Ön ittifaklar ya da ilahlar bu görevi verdiği kişilerine hem örtünme hakkı tanıdığı gibi örtünme hem de tapınakta kalma hakkını veren bir giyim şekliydi. Bu haklar o aşamada sadece moral değeri olmanın statüsüydü. Köleci sistemde bunlar mirasçı da olacaktılar.
Köleci sistem içinde, köleci sistem kendisine aktarılan örtünmenin ön ittifakı belirleyen şartları ortada olmadığı için köleci sistem kendisine göre statülerle örtünmeyi tanımladı. Bunları Sümer Eşnunna yasaların da Hamurabi yasaların da ve Tevrat ta bol bol görürsünüz.

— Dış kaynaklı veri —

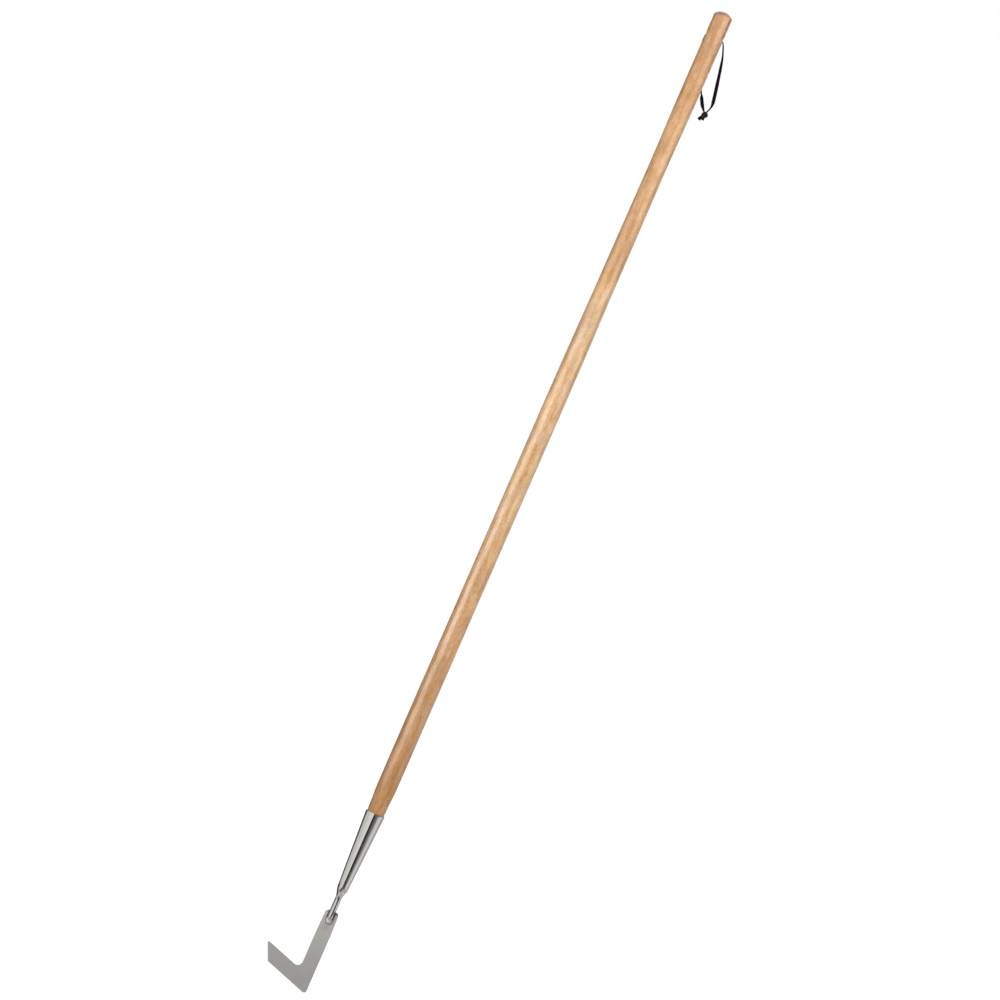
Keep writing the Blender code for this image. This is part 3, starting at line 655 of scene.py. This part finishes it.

Köleci sistem içinde "statü efendi köle ilişkisiydi". Köleci sistem içindeki örtünmenin statüsü de köleci statüye denk gelecekti. Örneğin Arp köleler ve kimi mevali denenler, Müslüman da olsalar örtünemezlerdi.
Bu şartlar içinde kimi toplumlar özgür kişilerin başını örtmekle, sarıkla sardırma giyinişi efendi kişileri bu örtünme içinde örtünen kimlikle tanınır bilinir bir saygılama yapmıştı.